Mennonite Community Cookbook 65th Anniversary Edition
First published in 1950, Mennonite Community Cookbook has become a treasured part of many family kitchens. Parents who received the cookbook when they were first married make sure to purchase it for their own sons and daughters when they wed. This 65th anniversary edition adds all new color photography and a brief history while retaining all of the original recipes and traditional Fraktur drawings.
This “grandmother of all Mennonite cookbooks” brings a touch of Mennonite culture and hospitality to any home that relishes great cooking. Mary Emma Showalter compiled favorite recipes from hundreds of Mennonite women across the United States and Canada noted for their excellent cooking into this book of more than 1,100 recipes. These tantalizing dishes came to this country directly from Dutch, German, Swiss, and Russian kitchens. Old -fashioned cooking and traditional Mennonite values are woven throughout. Original directions like “a dab of cinnamon” or “ten blubs of molasses” have been standardized to help you get the same wonderful individuality and flavor. Showalter introduces each chapter with her own nostalgic recollection of cookery in grandma’s day—the pie shelf in the springhouse, outdoor bake ovens, the summer kitchen.

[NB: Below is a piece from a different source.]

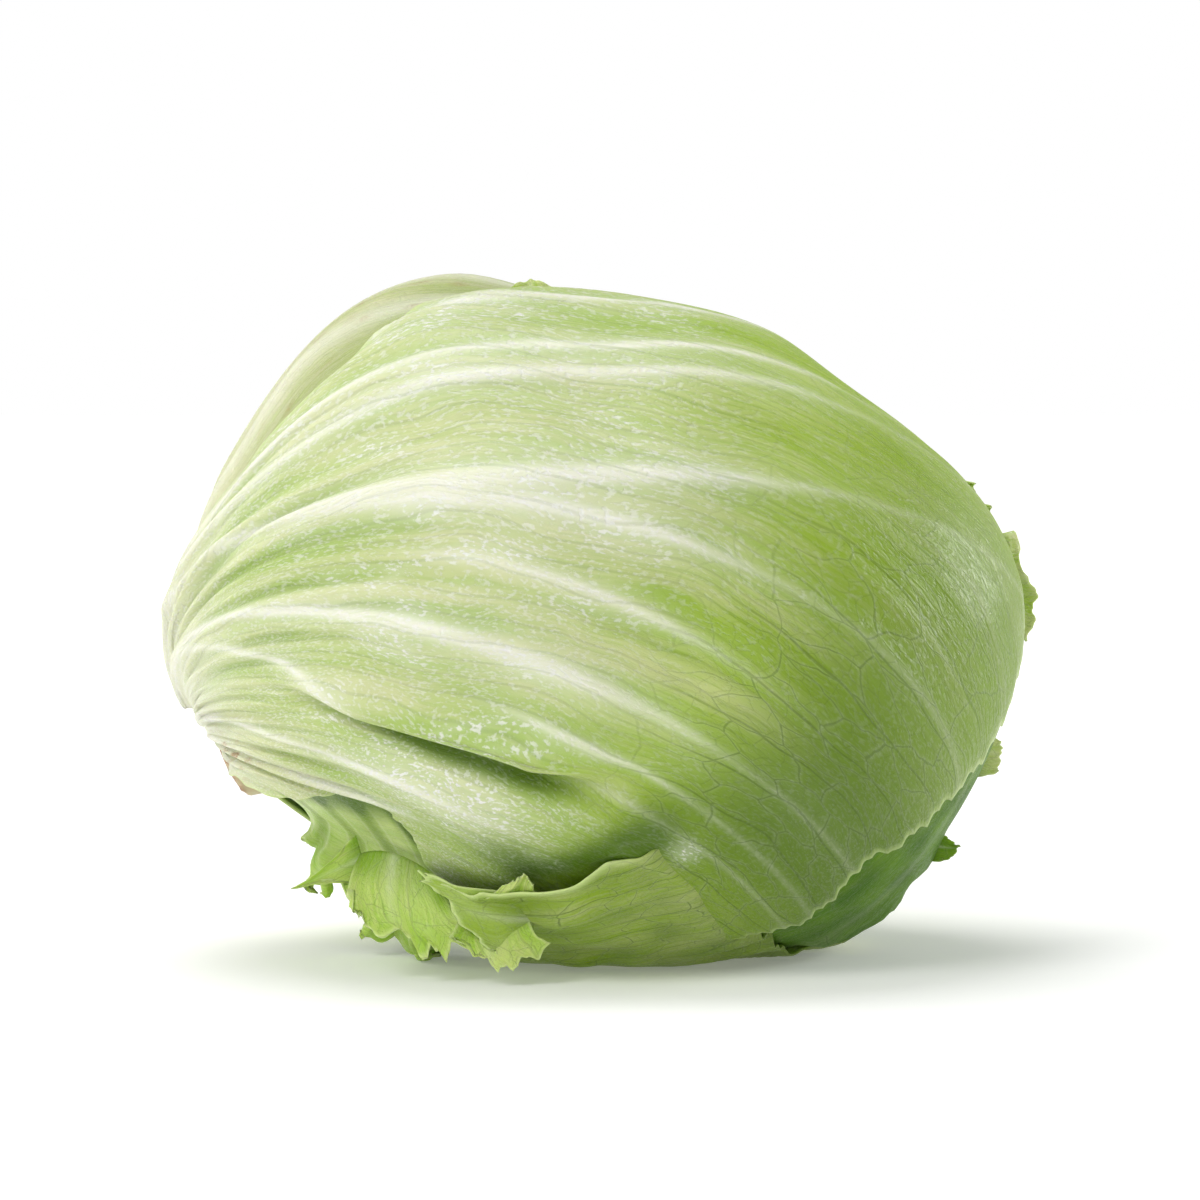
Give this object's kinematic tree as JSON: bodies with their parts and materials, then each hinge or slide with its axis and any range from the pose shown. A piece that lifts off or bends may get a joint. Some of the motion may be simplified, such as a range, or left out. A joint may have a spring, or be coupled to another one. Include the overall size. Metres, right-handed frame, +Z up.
{
  "type": "iceberg lettuce",
  "caption": "Whole round head of crisp pale green lettuce lying on its side, with wrapped ribbed leaves, a frilled lower leaf and a cut stem end.",
  "frame": {"origin": "on the surface below the middle of the head, on the small flat spot that the head rests on", "axes": "+Z up, +X from the cut stem end across the head to the leaf tips, -Y towards the front"},
  "size_m": [0.1712, 0.1492, 0.1345],
  "materials": {
    "stem_cut": "matt, cut plant flesh that browns at its edge",
    "heart_leaf": "satin, pale folded leaves",
    "leaf_front": "wet gloss, pale at the butt and ribs",
    "leaf_top": "wet gloss, pale",
    "leaf_frilled": "wet gloss, bright yellow green",
    "leaf_dark": "wet gloss, dark green",
    "leaf_under": "wet gloss, mid green",
    "leaf_back": "wet gloss, mid green with pale ribs"
  },
  "bodies": {
    "root": {"stem": "stem_cut", "heart": "heart_leaf", "front_leaf": "leaf_front", "top_leaf": "leaf_top", "frilled_leaf": "leaf_frilled", "dark_leaf": "leaf_dark", "under_leaf": "leaf_under", "back_leaf": "leaf_back"}
  },
  "joints": []
}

http://mennonitecommunitycookbook.com/
Mary Emma Showalter founded the home economics department at Eastern Mennonite University, where she taught from 1946-1972. She authored Mennonite Community Cookbook in 1950 because “a cookbook of favorite recipes of Mennonite families had never been published.”
The kind of food that wins honors at the county fair.
—Christian Review
Its recipes go back to hand-written collections passed from generation to generation.
—The Star, Chicago
Simply, line-by-line directions.
—The Philadelphia Inquirere
A beautiful gift.
—Pennsylvania Famer
Delightful . . . you can envision old-fashioned Mennonite kitchens and cooking methods.
—Colonial Homes Magaazine
Pansy Cake
Butter Horns
Pansy Cake
First part:
½ cup shortening
1 cup sugar
2 cups cake flour
¼ teaspoon salt
1 ½ baking powder
½ cup milk
3 egg whites
½ teaspoon lemon extract
Few drops red coloring
Cream shortening. Add sugar gradually and beat until fluffy.
Sift flour; measure and add salt and baking powder. Sift again.
Add dry ingredients alternately with milk and flavoring.
Add stiffly beaten egg whites and blend into mixture.
Divide batter into 2 equal parts.
Color half of batter pink.|
Set this batter aside while second part is being made.
Second part:
½ cup shortening
1 cup sugar
3 egg yolks
2 cups cake flour
¼ teaspoon salt
1 ½ teaspoons baking powder
3 tablespoons grated chocolate or cocoa
½ cup milk
1 teaspoon vanilla
Mix as in first part except to add egg yolks to creamed sugar and shortening. Remove ½ of batter and add to it the melted chocolate or cocoa. Leave remaining half of batter yellow.
The total amount of batter will make 4 (8 inch) layers.
When pouring batter into pans, make first layer white around edge, then a ring of pink, yellow and brown in center.
Make second layer pink on outside edge, then white, brown and yellow in center.
Make third layer yellow on edge, then brown, white and pink in center.
Make fourth layer brown on edge, then yellow, pink and white in center.
Bake at 350 degrees for 25-30 minutes.
Cover with favorite frosting.
(Mrs. Henry Brown, North Lima, Ohio)
Butter Horns
1 cake compressed yeast dissolved in
½ cup warm water
1 cup scalded milk
½ cup sugar
½ cup shortening
3 eggs
1 ½ teaspoons salt
4 ½ cups flour
Scald milk. When cooled to lukewarm temperature, add yeast that has been dissolved in warm water.
Add salt, sugar and beaten eggs.
Beat thoroughly.
Stir in flour gradually, adding enough so that dough no longer sticks to fingers.
Cover, set in a warm place and let rise until light.
Roll out dough 3/8 inches thick into circular shapes the size of a dinner plate.
Cut into pie-shape wedges and brush with melted butter.
Start rolling at wide end and roll toward center.
Place on greased sheet or pan and let rise again until double in size.
Bake at 425 degrees for 20 minutes.
Makes 3 ½ dozen small rolls.
(Mrs. Eva Cooprider, Hesston, Kan.; Mrs. Katie Jantz, Haviland, Kan.; Mrs. Harvey Stahly, Nappanee, Ind.)